Both carried the legacy of the Liberation War — Zia through her husband, and Hasina through her father, Sheikh Mujibur Rahman, widely known as the “Father of the Nation,” who served as the country’s first president until his assassination in 1975.
During Hasina’s rule, Zia was convicted in corruption cases and imprisoned in 2018. From 2020, she was placed under house arrest and freed only last year, after a mass student-led uprising, known as the July Revolution, ousted Hasina, who fled to India.
In November, Hasina was sentenced to death in absentia for her deadly crackdown on student protesters and remains in self-exile.
Unlike Hasina, Zia never left Bangladesh.
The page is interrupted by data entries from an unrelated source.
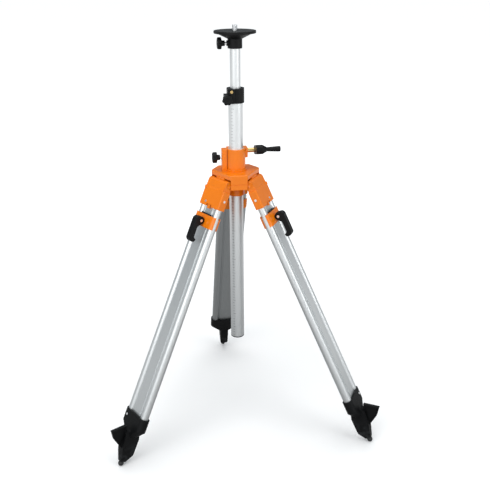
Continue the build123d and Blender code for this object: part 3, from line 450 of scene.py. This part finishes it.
def make_stud():
    """The instrument stud: a round base inside the hub, a plain neck and eleven threads to the inch."""
    mount = mounts["instrument_stud"]
    radius = mount["dims"]["r_mm"] * MM
    length = mount["dims"]["length_mm"] * MM
    start = mount["pos_m"][2] - length / 2
    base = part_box("instrument_stud")[0][2]
    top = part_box("instrument_stud")[1][2]
    points = []
    plain_rings = [
        (STUD_BASE_RADIUS, base),
        (STUD_BASE_RADIUS, base + STUD_BASE_HEIGHT),
        (STUD_NECK_RADIUS, base + STUD_NECK_START),
        (STUD_NECK_RADIUS, start),
    ]
    for ring_radius, height in plain_rings:
        points += circle(ring_radius, height, STUD_STEPS)
    for ring in range(THREAD_RINGS + 1):
        height = start + (top - start) * ring / THREAD_RINGS
        end_radius = radius - THREAD_CHAMFER + min(height - start, top - height)
        for step, spot in enumerate(circle(1.0, height, STUD_STEPS)):
            phase = (height / THREAD_PITCH - step / STUD_STEPS) % 1.0
            groove = THREAD_DEPTH * (1 - min(1.0, 1.35 * abs(2 * phase - 1)))
            ring_radius = min(radius - groove, end_radius)
            points.append((spot.x * ring_radius, spot.y * ring_radius, height))
    faces = ring_faces(len(plain_rings) + THREAD_RINGS + 1, STUD_STEPS)
    stud = add_piece(
        "threaded_stud",
        points,
        faces,
        MATERIALS["zinc_steel"],
        "head_plate",
        crisp_above=50,
    )
    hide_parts("instrument_stud")


SCALE_LEFT_END = radians(222)
INK_THICKNESS = 0.03 * MM
MARK_STEPS = 8
TEN_MARK_REACH = radians(30)
FIVE_MARK_REACH = radians(25)
PLAIN_MARK_REACH = radians(19)


def make_scale():
    """Printed marks down the column's left front: one every centimetre, longer ones at five and ten."""
    low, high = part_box("outer_column")
    radius = (high[0] - low[0]) / 2 + INK_THICKNESS
    first = int(low[2] / CENTIMETRE) + 1
    last = int(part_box("column_collar")[0][2] / CENTIMETRE)
    points = []
    faces = []
    for mark in range(first, last):
        if mark % 10 == 0:
            reach = TEN_MARK_REACH
        elif mark % 5 == 0:
            reach = FIVE_MARK_REACH
        else:
            reach = PLAIN_MARK_REACH
        half_height = 0.5 * MM if mark % 5 == 0 else 0.4 * MM
        middle = mark * CENTIMETRE
        start = len(points)
        for step in range(MARK_STEPS + 1):
            angle = SCALE_LEFT_END + reach * step / MARK_STEPS
            for height in (middle - half_height, middle + half_height):
                points.append((radius * cos(angle), radius * sin(angle), height))
        for step in range(MARK_STEPS):
            corner = start + 2 * step
            faces.append((corner, corner + 2, corner + 3, corner + 1))
    add_piece("column_scale", points, faces, INK, "column")


DOME_STEPS = 24
RIVET_RADIUS = 4 * MM
RIVET_HEIGHT = 1.3 * MM


def make_rivet_head(name, place, body):
    """A rivet's flat dome with a small dimple."""
    profile = [
        (RIVET_RADIUS * 0.98, -0.3 * MM, 0),
        (RIVET_RADIUS, 0.1 * MM, 0),
        (RIVET_RADIUS * 0.94, RIVET_HEIGHT * 0.55, 0),
        (RIVET_RADIUS * 0.70, RIVET_HEIGHT * 0.90, 0),
        (RIVET_RADIUS * 0.36, RIVET_HEIGHT, 0),
        (RIVET_RADIUS * 0.24, RIVET_HEIGHT * 0.72, 0),
        (RIVET_RADIUS * 0.08, RIVET_HEIGHT * 0.70, 0),
    ]
    points = swept_rings(place, profile, DOME_STEPS)
    faces = ring_faces(len(profile), DOME_STEPS)
    add_piece(name, points, faces, MATERIALS["zinc_steel"], body, crisp_above=60)


def make_foot_rivets(side):
    """A foot's two rivets, in front and in a narrow side: towards local x, on the right leg away from it."""
    leg = leg_frame(side)
    hand = -1 if side == "right" else 1
    front_spot = Vector((hand * 34, 17.0, -803)) * MM
    narrow_spot = Vector((hand * 55, 0, -806)) * MM
    for label, spot, outward in (("front", front_spot, Y_AXIS), ("narrow", narrow_spot, X_AXIS * hand)):
        place = outer_face(leg, spot, outward)
        make_rivet_head(f"{side}_foot_rivet_{label}", place, f"{side}_lower_leg")


COVER_OUTER_RADIUS = 12.5 * MM
COVER_INNER_RADIUS = 12.28 * MM
COVER_FOOT_OUTWARD = 13.2 * MM
COVER_FOOT_HEIGHT = -16.5 * MM
COVER_HALF_WIDTH = 20.4 * MM
COVER_WRAP = radians(55)
COVER_STEPS = 12


def make_hinge_cover(side):
    """The thin front wall of a leg head that hides the casting's lug, between the two ears."""
    leg = leg_frame(side)
    outside = [Vector((0, COVER_FOOT_OUTWARD, COVER_FOOT_HEIGHT))]
    inside = [Vector((0, COVER_INNER_RADIUS, COVER_FOOT_HEIGHT))]
    for step in range(COVER_STEPS + 1):
        angle = COVER_WRAP * step / COVER_STEPS
        direction = Vector((0, cos(angle), sin(angle)))
        outside.append(direction * COVER_OUTER_RADIUS)
        inside.append(direction * COVER_INNER_RADIUS)
    outline = outside + inside[::-1]
    ends = (-COVER_HALF_WIDTH, COVER_HALF_WIDTH)
    points = [leg @ (spot + X_AXIS * end) for end in ends for spot in outline]
    faces = ring_faces(2, len(outline))
    orange = MATERIALS["orange_moulding"]
    add_piece(f"{side}_hinge_cover", points, faces, orange, f"{side}_leg")


EAR_FACE = 45.5 * MM
CAP_STEPS = 48
CAP_PROFILE = [
    (9.8 * MM, -0.1 * MM, 0),
    (9.8 * MM, 0.3 * MM, 0),
    (9.3 * MM, 0.75 * MM, 0),
    (7.4 * MM, 0.9 * MM, 0),
    (7.0 * MM, 0.5 * MM, 0),
    (1.0 * MM, 0.5 * MM, 0),
]


def make_bolt_caps(side):
    """Moulded caps that close the seats of the hinge bolt in the ears' outer sides."""
    leg = leg_frame(side)
    for label, hand in (("first", -1), ("second", 1)):
        outward = X_AXIS * hand
        place = outer_face(leg, outward * EAR_FACE, outward)
        add_piece(
            f"{side}_bolt_cap_{label}",
            swept_rings(place, CAP_PROFILE, CAP_STEPS),
            ring_faces(len(CAP_PROFILE), CAP_STEPS),
            MATERIALS["orange_moulding"],
            f"{side}_leg",
            crisp_above=50,
        )


WIPER_BACK = 8.0
WIPER_OUTLINE = [(23.0, 8.0), (23.0, 13.0), (21.5, 14.8), (-21.5, 14.8), (-23.0, 13.0), (-23.0, 8.0)]
WIPER_LEVELS = [(-108.2, 1.0), (-105.0, 1.0), (-104.0, 0.96)]


# Partly painted shade: these black pieces are wipers, and they also fill the place where the lower leg's open top
# lies in shade between the tubes.
def make_shade_wiper(side):
    """The black wiper on top of the leg clamp, in front of and behind the upper leg's bar. Its black also stands
    in, as painted shade, for the shadowed open top of the lower leg.
    """
    leg = leg_frame(side)
    for label, hand in (("front", 1), ("back", -1)):
        points = []
        for height, factor in WIPER_LEVELS:
            for across, outward in WIPER_OUTLINE:
                depth = hand * (WIPER_BACK + (outward - WIPER_BACK) * factor)
                points.append(leg @ (Vector((across * factor, depth, height)) * MM))
        faces = ring_faces(len(WIPER_LEVELS), len(WIPER_OUTLINE))
        if label == "front":
            faces = [tuple(reversed(corners)) for corners in faces]
        add_piece(
            f"{side}_shade_wiper_{label}",
            points,
            faces,
            MATERIALS["black_plastic"],
            f"{side}_lower_leg",
            crisp_above=40,
        )


WELD_DISTANCE = 0.02 * MM
FLAT_ANGLE = radians(1)
SHARP_ANGLE = radians(32)


def soften(node, radius):
    """A copy of a moulded CAD node with its sharp edges rounded by a radius, in place of the node."""
    source = frame["nodes"][node]
    shape = bmesh.new()
    shape.from_mesh(source.data)
    shape.transform(source.matrix_world)
    bmesh.ops.remove_doubles(shape, verts=shape.verts, dist=WELD_DISTANCE)
    bmesh.ops.dissolve_limit(shape, angle_limit=FLAT_ANGLE, verts=shape.verts, edges=shape.edges)
    inner_edges = [edge for edge in shape.edges if edge.is_manifold]
    bmesh.ops.bevel(
        shape,
        geom=[edge for edge in inner_edges if edge.calc_face_angle(0) > SHARP_ANGLE],
        offset=radius,
        offset_type="OFFSET",
        segments=3,
        profile=0.5,
        affect="EDGES",
        clamp_overlap=True,
    )
    bmesh.ops.triangulate(shape, faces=[face for face in shape.faces if len(face.verts) > 4])
    mesh = bpy.data.meshes.new(f"{node}_moulded")
    shape.to_mesh(mesh)
    shape.free()
    piece = finish_piece(mesh, material_of(node), BODY_OF[node], crisp_above=48)
    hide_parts(node)
    normals = piece.modifiers.new("even_normals", "WEIGHTED_NORMAL")
    normals.keep_sharp = True


EDGE_RADIUS = {
    "tripod_head": 0.7 * MM,
    "gear_housing": 1.2 * MM,
    "lower_guide_ring": 0.8 * MM,
    "column_collar": 1.0 * MM,
}
for side in SIDES:
    EDGE_RADIUS[f"{side}_leg_head"] = 1.9 * MM
    EDGE_RADIUS[f"{side}_clamp_front"] = 0.8 * MM
    EDGE_RADIUS[f"{side}_clamp_back"] = 0.8 * MM
    EDGE_RADIUS[f"{side}_foot"] = 1.6 * MM
for node, radius in EDGE_RADIUS.items():
    soften(node, radius)

make_knob("head_knob", head_radius=18.5 * MM, neck_radius=8.5 * MM, neck_length=10 * MM)
make_knob("collar_knob", head_radius=16.5 * MM, neck_radius=8 * MM, neck_length=5 * MM)
make_knob("housing_knob", head_radius=18 * MM, neck_radius=9 * MM, neck_length=9.5 * MM)
make_stud()
make_scale()
for side in SIDES:
    make_foot_rivets(side)
for side in SIDES:
    make_hinge_cover(side)
    make_bolt_caps(side)
    make_shade_wiper(side)


# ---------------------------------------------------------------- floor, light and camera
def seen_directly(tree):
    """1 where the camera looks straight at a surface, 0 in reflections and bounced light."""
    return tree.nodes.new("ShaderNodeLightPath").outputs["Is Camera Ray"]


def distance_from_centre(shader):
    """How far a point of the floor is from the middle of the scene."""
    node = shader.nodes.new("ShaderNodeVectorMath")
    node.operation = "LENGTH"
    shader.links.new(shader.place, node.inputs[0])
    return node.outputs["Value"]


FLOOR_RADIUS = 40
NEAR_DISTANCE = 0.5
FAR_DISTANCE = 3.0
NEAR_GLOW = 0.08
FAR_GLOW = 0.74


def make_floor():
    """A white floor that glows more towards the distance, so that it meets the white backdrop unseen."""
    bpy.ops.mesh.primitive_circle_add(vertices=96, radius=FLOOR_RADIUS, fill_type="NGON")
    floor = bpy.context.object
    floor.name = "studio_floor"
    shader = Shader("floor_paint", Roughness=0.6, Specular_IOR_Level=0.2)
    bright = shader.mixed(shader.noise(0.8, 2), (0.95, 0.95, 0.95), (0.97, 0.97, 0.97))
    dull = shader.mixed(shader.noise(0.8, 2), (0.20, 0.20, 0.20), (0.22, 0.22, 0.22))
    shader.feed("Base Color", shader.mixed(seen_directly(shader.material.node_tree), dull, bright))
    shader.surface.inputs["Emission Color"].default_value = (1.0, 1.0, 1.0, 1)
    distance = distance_from_centre(shader)
    glow = shader.ranged(distance, NEAR_GLOW, FAR_GLOW, NEAR_DISTANCE, FAR_DISTANCE)
    shader.feed("Emission Strength", glow)
    paint(floor, shader.material)


def add_softbox(name, place, target, size, power):
    """A rectangular lamp at a place, turned towards a target."""
    light = bpy.data.lights.new(name, "AREA")
    light.shape = "RECTANGLE"
    light.size, light.size_y = size
    light.energy = power
    lamp = bpy.data.objects.new(name, light)
    scene.collection.objects.link(lamp)
    lamp.location = place
    lamp.rotation_euler = (Vector(target) - Vector(place)).to_track_quat("-Z", "Y").to_euler()


REFLECTED_BACKDROP = (0.27, 0.295, 0.31, 1)
VISIBLE_BACKDROP = (1.0, 1.0, 1.0, 1)
SOFTBOXES = {
    "key": ((-2.4, -2.8, 2.8), (0, 0, 0.6), (3.6, 3.6), 95),
    "front": ((0.3, -4.6, 2.0), (0, 0, 0.7), (2.6, 1.8), 17),
    "fill": ((2.9, -2.4, 2.0), (0, 0, 0.7), (2.2, 2.8), 38),
    "top": ((0.0, 0.2, 3.8), (0, 0, 0.6), (4.0, 4.0), 95),
}


def make_light():
    """A backdrop that is white to the camera and grey in reflections, and four softboxes."""
    world = bpy.data.worlds.new("studio")
    scene.world = world
    world.use_nodes = True
    tree = world.node_tree
    background = tree.nodes["Background"]
    background.inputs["Strength"].default_value = 1.0
    shade = tree.nodes.new("ShaderNodeMix")
    shade.data_type = "RGBA"
    colour_socket(shade.inputs, "A").default_value = REFLECTED_BACKDROP
    colour_socket(shade.inputs, "B").default_value = VISIBLE_BACKDROP
    tree.links.new(seen_directly(tree), shade.inputs["Factor"])
    tree.links.new(colour_socket(shade.outputs, "Result"), background.inputs["Color"])
    for name, (place, target, size, power) in SOFTBOXES.items():
        add_softbox(name, place, target, size, power)


FILM_WIDTH = 36
FOCAL_LENGTH = 52.05
VIEW_DISTANCE = 200
CAMERA_PLACE = (-0.2834, -2.1557, 1.525)
CAMERA_HEADING = radians(-7.85)
CAMERA_TILT_DOWN = radians(19.5)
CAMERA_ROLL = radians(-0.42)
SHIFT_RIGHT = 0.0088
SHIFT_UP = -0.0656


def make_camera():
    """The camera of the main view, solved from the tripod's threefold shape."""
    camera = bpy.data.cameras.new("camera")
    camera.sensor_width = FILM_WIDTH
    camera.lens = FOCAL_LENGTH
    camera.shift_x = SHIFT_RIGHT
    camera.shift_y = SHIFT_UP
    camera.clip_end = VIEW_DISTANCE
    holder = bpy.data.objects.new("camera", camera)
    scene.collection.objects.link(holder)
    heading = Matrix.Rotation(CAMERA_HEADING, 4, "Z")
    pitch = Matrix.Rotation(radians(90) - CAMERA_TILT_DOWN, 4, "X")
    roll = Matrix.Rotation(CAMERA_ROLL, 4, "Z")
    holder.matrix_world = Matrix.Translation(CAMERA_PLACE) @ heading @ pitch @ roll
    scene.camera = holder


make_floor()
make_light()
make_camera()
scene.view_settings.view_transform = "Standard"
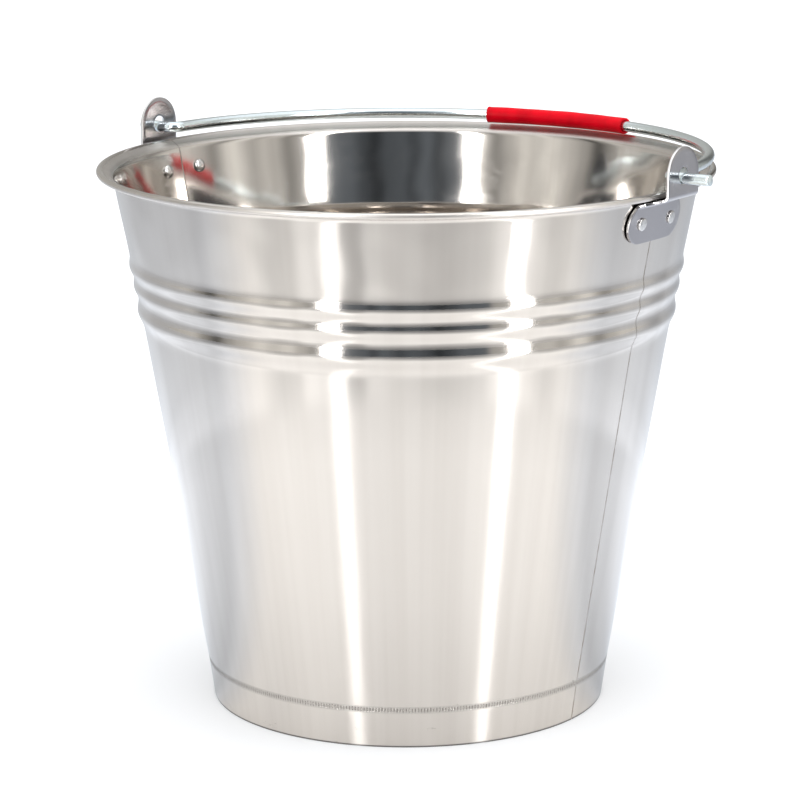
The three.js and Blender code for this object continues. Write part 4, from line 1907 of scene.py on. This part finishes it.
    def _surround(self) -> None:
        """Makes the surround: plain white, but pale walls and a dim room to mirrored rays that run low."""
        world = bpy.data.worlds.new("surround")
        bpy.context.scene.world = world
        world.use_nodes = True
        world.cycles.sampling_method = "NONE"
        tree = world.node_tree
        tree.nodes.clear()
        kit = Nodes(tree)
        direction = kit.add("ShaderNodeTexCoord").outputs["Generated"]
        bearing = self._bearing(kit, direction)
        level = kit.add("ShaderNodeSeparateXYZ", Vector=direction).outputs["Z"]
        walls = kit.profile(bearing, -180.0, 180.0, self._tinted(self.surround, self.warm))
        room = kit.profile(bearing, -30.0, 44.0, self._tinted(self.room, self.cool))
        soft = self.dark_edge
        left_edge = kit.ramp(bearing, self.dark_left - soft, self.dark_left + soft)
        right_edge = kit.ramp(bearing, self.dark_right - soft, self.dark_right + soft, 1.0, 0.0)
        banded = kit.mix(kit.math("MULTIPLY", left_edge, right_edge), walls, room)
        low = kit.ramp(level, self.ceiling_from, self.ceiling_to, 1.0, 0.0)
        seen = kit.mix(low, self.surround_white, banded)
        rays = kit.add("ShaderNodeLightPath")
        colour = kit.mix(rays.outputs["Is Glossy Ray"], self.ambient, seen)
        background = kit.add("ShaderNodeBackground", Color=colour, Strength=1.0)
        output = kit.add("ShaderNodeOutputWorld")
        tree.links.new(background.outputs[0], output.inputs["Surface"])

    @staticmethod
    def _tinted(stops: Sequence[tuple], tint: Sequence[float]) -> list:
        """Turns rows of place and brightness into rows of place and tinted colour."""
        return [(place, tuple(level * part for part in tint)) for place, level in stops]

    def _area(
        self, name: str, place: Vector, target: Vector, size: Sequence[float], radiance: float
    ) -> bpy.types.Object:
        """Adds one area light whose power gives a wanted radiance, which is power / (pi * area).

        Args:
            name: The light's name.
            place: Its middle in metres.
            target: The point that it faces.
            size: Width and height in millimetres.
            radiance: Brightness of its face.

        Returns:
            The light.
        """
        data = bpy.data.lights.new(name, "AREA")
        data.shape = "RECTANGLE"
        data.size = size[0] * MM
        data.size_y = size[1] * MM
        data.energy = radiance * math.pi * data.size * data.size_y
        light = bpy.data.objects.new(name, data)
        bpy.context.scene.collection.objects.link(light)
        light.location = place
        light.rotation_euler = (target - place).to_track_quat("-Z", "Y").to_euler()
        light.visible_camera = False
        return light

    def _lights(self) -> None:
        """Adds the tall strip lights and the soft light overhead."""
        for index, (right, away, width) in enumerate(self.strips):
            place = self._turned(right, away)
            place.z = self.strip_height * MM / 2.0
            target = Vector((0.0, 0.0, place.z))
            size = (width, self.strip_height)
            strip = self._area(f"strip_{index}", place, target, size, self.strip_radiance)
            strip.visible_diffuse = False
        place = self._turned(0.0, -120.0)
        place.z = self.overhead_height * MM
        # a point a millimetre off the vertical keeps the light square to the camera
        target = self._turned(0.0, -119.0)
        self._area("overhead", place, target, (self.overhead_size,) * 2, self.overhead_radiance)

    def build(self) -> None:
        """Sets the camera, the floor, the surround and the lights up."""
        self._camera()
        self._floor()
        self._surround()
        self._lights()
        bpy.context.scene.view_settings.view_transform = "Standard"
        LOG.info("studio: camera, floor, surround and %d lights", len(self.strips) + 1)


def write_sizes() -> None:
    """Updates the view layer."""
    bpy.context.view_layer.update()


def main() -> None:
    """Builds the finishes, the pail's pieces and the studio."""
    effects = Effects()
    sizes = FrameSizes.read()
    shape = WallShape(sizes)
    weld = WeldSteel().material(effects)
    BodyPanels(shape).build(BrightSteel().material(effects), weld)
    WeldTrack(shape).build(TrackSteel().material(effects))
    BasePan(shape).build(PanSteel().material(effects))
    Ears(shape, sizes).build(SatinSteel().material(effects), RivetSteel().material(effects))
    Bail(sizes).build(ZincWire().material(effects), GripPlastic().material(effects))
    Studio().build()
    write_sizes()


if __name__ == "__main__":
    main()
“She never left the country and countrymen, and she said that Bangladesh was her only address. Ultimately, it proved true,” Mohsin said.
“Many people admire Khaleda Zia for her uncompromising stance in politics. It’s true that she was uncompromising.”
On the social media of Hasina’s Awami League party, the ousted leader also offered condolences to Zia’s family, saying that her death has caused an “irreparable loss to the current politics of Bangladesh” and the BNP leadership.
The party’s chairmanship was assumed by Zia’s eldest son, Tarique Rahman, who returned to Dhaka just last week after more than 17 years in exile.
He had been living in London since 2008, when he faced multiple convictions, including an alleged plot to assassinate Hasina. Bangladeshi courts acquitted him only recently, following Hasina’s removal from office, making his return legally possible.
He is currently a leading contender for prime minister in February’s general elections.
“We knew it for many years that Tarique Rahman would assume his current position at some point,” Mohsin said.
“He should uphold the spirit of the July Revolution of 2024, including the right to freedom of expression, a free and fair environment for democratic practices, and more.”